Financing Sources (as a dark money org):

  • Marble Freedom Trust (primary funder, $10M+ annually)
  • Anonymous donors through 501(c)(4) status (no public disclosure)
  • Coordinated with Heritage Foundation’s Sentinel Action Fund on spending timing and messaging

What They’ve Gotten

Supreme Court Nomination Campaigns (2020-2024):

Amy Coney Barrett (2020): The 85 Fund spent $10+ million on pro-Barrett ads and messaging, coordinating with conservative media to frame Barrett as a originalist jurist without addressing her opposition to abortion rights and expanded regulatory authority. The campaign successfully suppressed discussion of her explicit anti-Roe jurisprudence.
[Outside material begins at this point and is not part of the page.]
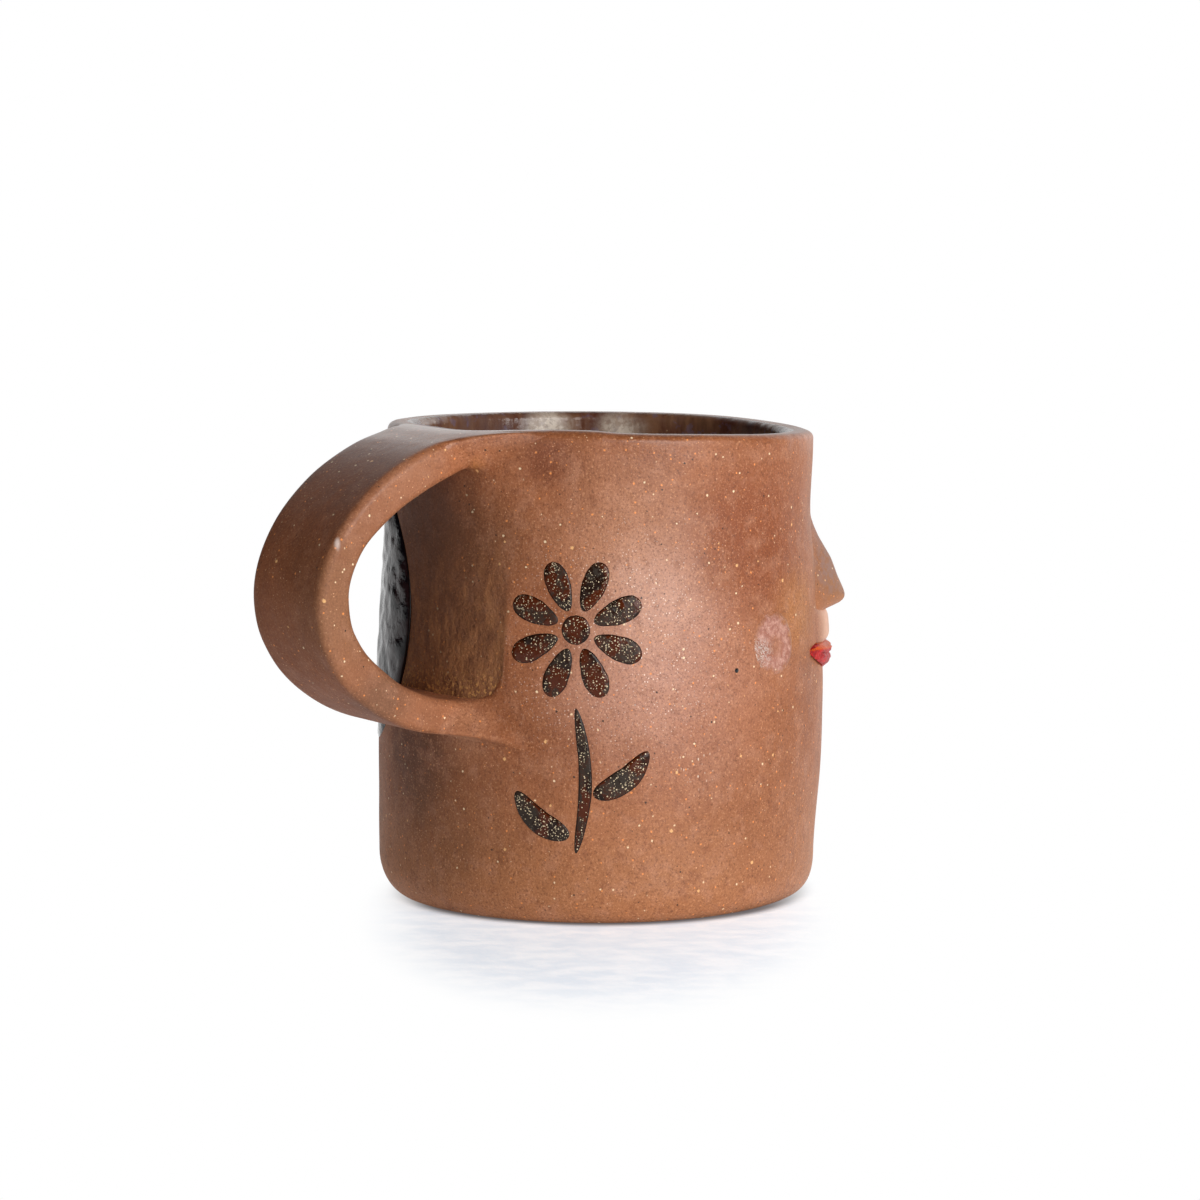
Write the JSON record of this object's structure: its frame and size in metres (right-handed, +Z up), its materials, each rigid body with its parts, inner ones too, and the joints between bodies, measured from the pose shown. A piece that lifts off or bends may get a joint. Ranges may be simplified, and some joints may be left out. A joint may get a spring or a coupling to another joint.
{
  "type": "mug",
  "caption": "Hand-built stoneware mug: a round cup with a flat strap handle, a small relief nose and mouth on its wall, and glossy brushed glaze marks.",
  "frame": {"origin": "centre of the foot, on the surface that the mug stands on", "axes": "+Z up through the mouth; the handle points along -X; the relief face looks 42 degrees from +X towards -Y"},
  "size_m": [0.1191, 0.0864, 0.0906],
  "materials": {
    "clay_body": "satin",
    "clay_slip": "matte",
    "liner_glaze": "gloss",
    "dark_glaze": "gloss",
    "lip_glaze": "gloss",
    "blush_slip": "satin"
  },
  "bodies": {
    "root": {"floor_disc": "clay_body", "body_wall": "clay_body", "handle_strap": "clay_body", "nose": "clay_body", "philtrum": "clay_body", "seam_coil": "clay_body", "upper_slip_bed": "clay_slip", "lower_slip_bed": "clay_slip", "inner_glaze": "liner_glaze", "upper_lip": "lip_glaze", "lower_lip": "lip_glaze", "near_blush": "blush_slip", "far_blush": "blush_slip", "back_spot": "dark_glaze", "flower_dot": "dark_glaze", "flower_stem": "dark_glaze", "flower_leaf_1": "dark_glaze", "flower_leaf_2": "dark_glaze", "flower_petal_1": "dark_glaze", "flower_petal_2": "dark_glaze", "flower_petal_3": "dark_glaze", "flower_petal_4": "dark_glaze", "flower_petal_5": "dark_glaze", "flower_petal_6": "dark_glaze", "flower_petal_7": "dark_glaze", "flower_petal_8": "dark_glaze"}
  },
  "joints": []
}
Brett Kavanaugh (2018): The Judicial Education Project (predecessor to The 85 Fund) spent $5+ million during his nomination fight, coordinating rapid response to sexual assault allegations and framing the confirmation as a “war on the judiciary.”
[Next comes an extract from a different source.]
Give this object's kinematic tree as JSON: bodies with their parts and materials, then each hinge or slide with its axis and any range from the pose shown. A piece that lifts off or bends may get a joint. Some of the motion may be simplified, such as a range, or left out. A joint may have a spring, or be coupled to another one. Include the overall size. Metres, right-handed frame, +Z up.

Neil Gorsuch (2017): Spent $10+ million on coordinated media campaign supporting Gorsuch as a “textualist” originalist, setting template for future dark money judicial nomination spending.

Money

The 85 Fund operates a disclosure-avoidance strategy: it functions as a 501(c)(4) nonprofit, which means its donors remain completely anonymous. A $10 million ad campaign supporting Amy Coney Barrett — paid for with Barre Seid’s capital — did not reveal Seid’s name in a single advertisement. Federal law permits this because 501(c)(4) organizations are classified as “social welfare” groups rather than political organizations, despite functioning entirely as political entities. The IRS has never challenged this classification despite 20+ years of clear evidence that dark money nonprofits operate as partisan machines.

Abortion Jurisprudence:

The 85 Fund-supported judges (Kavanaugh, Barrett, Gorsuch, Thomas, Alito) voted to overturn Roe v. Wade in Dobbs (2022). The judgment overturned 50 years of constitutional abortion rights protections, restricting reproductive autonomy directly in the interests of religious conservative voters — but with economic spillover benefits for corporate interests (reduced workforce demands for childcare, lower wage pressure from reproductive labor reductions).
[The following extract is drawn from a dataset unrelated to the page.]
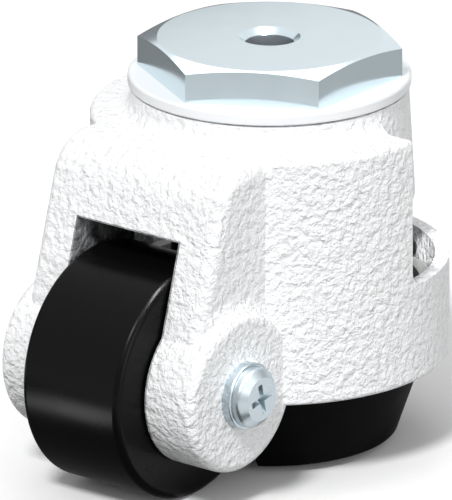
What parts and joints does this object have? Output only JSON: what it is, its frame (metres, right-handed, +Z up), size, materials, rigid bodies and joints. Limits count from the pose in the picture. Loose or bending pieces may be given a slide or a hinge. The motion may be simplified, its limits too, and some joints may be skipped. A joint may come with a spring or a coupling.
{
  "type": "levelling castor",
  "caption": "Swivel castor with a hexagonal threaded head, cast housing, black wheel and a round foot lowered by a finger wheel to lift the wheel off the floor.",
  "frame": {"origin": "centre of the hexagon's top face, on the swivel axis and at the mouth of the tapped hole", "axes": "+Z up along the swivel axis towards the machine, -Y towards the castor wheel, X along the wheel's axle"},
  "size_m": [0.0752, 0.1031, 0.0866],
  "materials": {
    "zinc_plated_steel": "satin zinc plating",
    "cap_white": "smooth white moulding",
    "bearing_steel": "ground bearing steel",
    "bronze": "plain bearing bronze",
    "housing_white": "white powder coat over a rough casting",
    "wheel_nylon": "black nylon, low sheen",
    "axle_steel": "bright turned steel",
    "spacer_nylon": "natural nylon",
    "fastener_steel": "bright zinc plating",
    "plate_steel": "zinc-plated steel",
    "spring_steel": "blackened spring steel",
    "thumbwheel_black": "black moulding",
    "carrier_acetal": "natural white acetal",
    "foot_rubber": "matte black rubber"
  },
  "bodies": {
    "head": {"swivel_head": "zinc_plated_steel", "dust_cap": "cap_white", "lower_race_washer": "bearing_steel", "kingpin_nut": "zinc_plated_steel"},
    "ball_rows": {"upper_balls": "bearing_steel", "lower_balls": "bearing_steel"},
    "housing": {"housing": "housing_white", "upper_race_ring": "bearing_steel", "kingpin_bush": "bronze", "lower_race_seat": "bearing_steel", "axle": "axle_steel", "hub_spacer_right": "spacer_nylon", "hub_spacer_left": "spacer_nylon", "axle_washer_right": "fastener_steel", "axle_washer_left": "fastener_steel", "axle_screw_right": "fastener_steel", "axle_screw_left": "fastener_steel", "adjuster_plate": "plate_steel", "plate_screws": "fastener_steel", "thrust_washer": "bronze", "adjuster_clip": "spring_steel"},
    "wheel": {"wheel": "wheel_nylon", "wheel_bush": "bronze"},
    "adjuster": {"adjuster_nut": "zinc_plated_steel", "thumbwheel": "thumbwheel_black", "thumbwheel_clip": "spring_steel"},
    "foot": {"spindle": "axle_steel", "spindle_clip": "spring_steel", "foot_carrier": "carrier_acetal", "foot_pad": "foot_rubber"}
  },
  "joints": [
    {"name": "swivel", "type": "hinge", "parent": "head", "child": "housing", "pos_m": [0, 0, -0.0127], "axis": [0, 0, 1], "continuous": true},
    {"name": "ball_roll", "type": "hinge", "parent": "head", "child": "ball_rows", "pos_m": [0, 0, -0.0127], "axis": [0, 0, 1], "continuous": true},
    {"name": "wheel_spin", "type": "hinge", "parent": "housing", "child": "wheel", "pos_m": [0, -0.04055, -0.0616], "axis": [1, 0, 0], "continuous": true},
    {"name": "adjuster_turn", "type": "hinge", "parent": "housing", "child": "adjuster", "pos_m": [0, 0.0081, -0.0484], "axis": [0, 0, 1], "range_deg": [0, 2160]},
    {"name": "foot_slide", "type": "slide", "parent": "housing", "child": "foot", "axis": [0, 0, -1], "range_m": [0, 0.012]}
  ],
  "couplings": [
    {"joint": "ball_roll", "follows": "swivel", "ratio": 0.5},
    {"joint": "adjuster_turn", "follows": "foot_slide", "rad_per_m": 3141.6}
  ]
}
Voting Rights Restriction:

The 85 Fund-supported judges voted to gut the Voting Rights Act (Shelby County, 2013), restrict voting access (Brnovich v. Democratic National Committee, 2021), and block voting rights protections (Merrill v. Milligan, 2023). Each decision tightens electoral barriers in ways that help Republican candidates and hurt Democratic constituencies.


Class Analysis

The 85 Fund exemplifies dark money judicial capture infrastructure: a nonprofit organization that receives unlimited sums from a single billionaire (Seid), deploys capital to influence Supreme Court composition, operates with zero donor transparency, and achieves outcomes (Dobbs, voting rights restriction, union-weakening) that serve both religious conservative voters AND billionaire class interests.

The 85 Fund also illustrates the asymmetry in progressive dark money: Democrats have no equivalent organization that runs $10+ million pro-judge campaigns. The equivalent would be a dark money group running ads opposing Samuel Alito or Clarence Thomas — but no such organization exists with comparable resources. This asymmetry means Supreme Court composition tilts toward structures that serve billionaire interests (by restricting labor regulation, voting rights, environmental enforcement) while progressive groups fight reactive battles against judicial appointments already locked in.

The Fund’s rebranding from “Judicial Education Project” to “The 85 Fund” reveals self-awareness about opacity: the new name conveys numbers and victory framing (“we have 85 judges”) while obscuring the organization’s explicit political function.